Характерно, что российская бюрократия часто приравнивала семьи солдат, пропавших без вести, к дезертирам именно в отношении выплаты пайковых пособий, выдававшихся государством для поддержания солдатских семей. Отмечается, что «некоторые солдатки и члены их семей во время Первой мировой войны 1914–1918 гг. все же были лишены пособия. Полная неопределенность ожидала солдатку в случае, если ее муж пропадал без вести. В этой ситуации солдатская жена лишалась не только пособия, но и юридической дееспособности. У солдатки отсутствовал и вдовий вид, с которым можно было получать пенсию или обращаться в благотворительные организации. Лишались права на получение продовольственного пособия и семьи запасных нижних чинов, бежавших со службы или добровольно сдавшихся в плен… семьи таких солдат обрекались на нищету и бесправие, а на их страдания власти не обращали никакого внимания».[304]
Другое дело, что определить добровольность сдачи в плен было принципиально невозможно. Да и далеко не каждый военнослужащий в сдававшемся подразделении сдавался в плен по собственной воле. Например, известны случаи, когда сдающиеся солдаты заставляли командиров и унтер-офицеров также бросать оружие. Многие так вообще поддавались общей панике. Поэтому случаи объявления какой-либо группки сдавшимися добровольно были редки, а основные сведения о добровольно сдавшихся черпались из показаний солдат, сумевших бежать из плена.
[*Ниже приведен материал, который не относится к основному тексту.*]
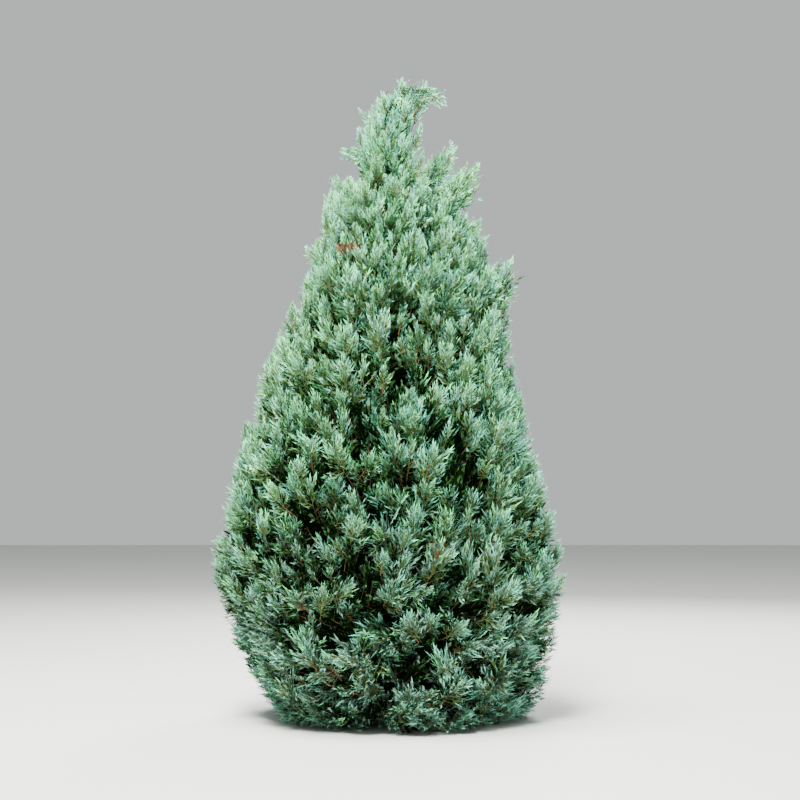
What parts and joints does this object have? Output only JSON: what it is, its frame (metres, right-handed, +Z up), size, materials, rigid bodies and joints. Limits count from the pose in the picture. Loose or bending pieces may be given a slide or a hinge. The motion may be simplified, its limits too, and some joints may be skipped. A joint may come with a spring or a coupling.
{
  "type": "cypress tree",
  "caption": "Tear-shaped garden cypress, clothed to the ground in feathery blue-green sprays round one straight tapering trunk, with a spiky outline and a slim leader.",
  "frame": {"origin": "middle of the flat cut under the trunk, at ground level", "axes": "+Z up along the trunk, -Y towards the onlooker, +X to the onlooker's right"},
  "size_m": [2.3955, 2.3743, 4.5],
  "materials": {
    "bark": "reddish-brown fibrous bark in long vertical strips, matt",
    "foliage": "glaucous blue-green scale leaves in flat feathery sprays, paler at the tips, matt"
  },
  "bodies": {
    "root": {"trunk": "bark", "bough_skirt_1": "bark", "foliage_skirt_1": "foliage", "bough_skirt_2": "bark", "foliage_skirt_2": "foliage", "bough_skirt_3": "bark", "foliage_skirt_3": "foliage", "bough_skirt_4": "bark", "foliage_skirt_4": "foliage", "bough_skirt_5": "bark", "foliage_skirt_5": "foliage", "bough_skirt_6": "bark", "foliage_skirt_6": "foliage", "bough_lower_1": "bark", "foliage_lower_1": "foliage", "bough_lower_2": "bark", "foliage_lower_2": "foliage", "bough_lower_3": "bark", "foliage_lower_3": "foliage", "bough_lower_4": "bark", "foliage_lower_4": "foliage", "bough_lower_5": "bark", "foliage_lower_5": "foliage", "bough_lower_6": "bark", "foliage_lower_6": "foliage", "bough_middle_1": "bark", "foliage_middle_1": "foliage", "bough_middle_2": "bark", "foliage_middle_2": "foliage", "bough_middle_3": "bark", "foliage_middle_3": "foliage", "bough_middle_4": "bark", "foliage_middle_4": "foliage", "bough_middle_5": "bark", "foliage_middle_5": "foliage", "bough_upper_1": "bark", "foliage_upper_1": "foliage", "bough_upper_2": "bark", "foliage_upper_2": "foliage", "bough_upper_3": "bark", "foliage_upper_3": "foliage", "bough_upper_4": "bark", "foliage_upper_4": "foliage", "bough_shoulder_1": "bark", "foliage_shoulder_1": "foliage", "bough_shoulder_2": "bark", "foliage_shoulder_2": "foliage", "bough_shoulder_3": "bark", "foliage_shoulder_3": "foliage", "bough_shoulder_4": "bark", "foliage_shoulder_4": "foliage", "foliage_neck_1": "foliage", "foliage_neck_2": "foliage", "foliage_neck_3": "foliage", "foliage_crest_1": "foliage", "foliage_crest_2": "foliage", "foliage_crest_3": "foliage", "foliage_leader": "foliage"}
  },
  "joints": []
}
Иное дело — лишение пайка и разнообразных льгот (плата за обучение ребенка, например) семьи дезертира, здесь все было ясно.[305]
За намеренное нанесение себе ранения с целью избежать окопов в качестве наказания по суду следовал расстрел. Существовала альтернатива — каторга на срок от четырех лет до бессрочной. Однако каторга представлялась меньшим злом по сравнению с фронтом, поэтому смертная казнь как приговор выносилась несколько чаще. Каждый такой приговор должен был быть объявлен в войсках, чтобы дурной пример не стал заразительным.
Следует сказать, что данное наказание, в основном, все-таки применялось в отношении дезертиров и мародеров. То есть против сознательного уклонения от фронта, ибо самострел под влиянием минутного отчаяния и бегство в тыл — это вещи различные, что командованием прекрасно сознавалось. Да и количество самострелов вообще было велико. В 1915 году самострелы — солдаты, отстреливавшие себе пальцы — составляли до двадцати процентов всех раненых.
Расстрелять пятую часть Действующей армии было бы невозможно. Поэтому приказами командования было велено делать таким бойцам перевязки и держать в окопах.[306]
Участники войны свидетельствуют, что случаи рецидива в таком случае были редки. Это говорит о том, что самострелы по преимуществу являлись следствием массового аффекта либо совершались в тяжелой психологической ситуации.Переход к позиционной борьбе на Восточном фронте с сентября 1915 года привел к сокращению случаев уклонения солдат от несения воинской обязанности. В сентябре, кроме того, стали призывать ратников 2-го разряда — людей, участие которых в боях вообще не предусматривалось. Поэтому стабилизация положения на фронте позволила руководству избежать обстановки весны-лета, когда окопы наполнялись не подготовленными ни в каком отношении (воинском, физическом, психологическом) людьми. Обучение резервистов стало проводиться целенаправленно и устремленно, сначала в тыловых гарнизонах, а затем в запасных батальонах ближайших войсковых тылов. Да и поступавшее в войска вооружение показывало, что кризис в этом отношении успешно преодолевается отечественной промышленностью и союзными поставками.
В этот период — осень-зима 1915–1916 гг. — дезертирство в основном совершалось либо из тыловых частей Действующей армии, либо из маршевых рот, следовавших на фронт. Фронт стоял надежно и уверенно. О самострелах речи практически не шло. Добровольные сдачи в плен стали прерогативой отдельных солдат, перебегавших к противнику по идеологическим либо пацифистским причинам. Эти случаи стали выдающейся редкостью. В итоге дело борьбы с дезертирством смещалось глубже в тылы, на железнодорожные коммуникации.
Следовательно, теперь военные власти должны были тесно сотрудничать с властями гражданскими, так как зоны ответственности различных структур накладывались друг на друга. Так, в сентябре 1915 года военное ведомство, сообщая в Министерство внутренних дел о побегах, вплоть до того, что «разбегается почти весь эшелон», просило о содействии, указывая, что «военное министерство… без помощи гражданской власти бессильно что-нибудь сделать». Как видим, дезертирство стало коллективным явлением, характерным еще до приближения линии фронта.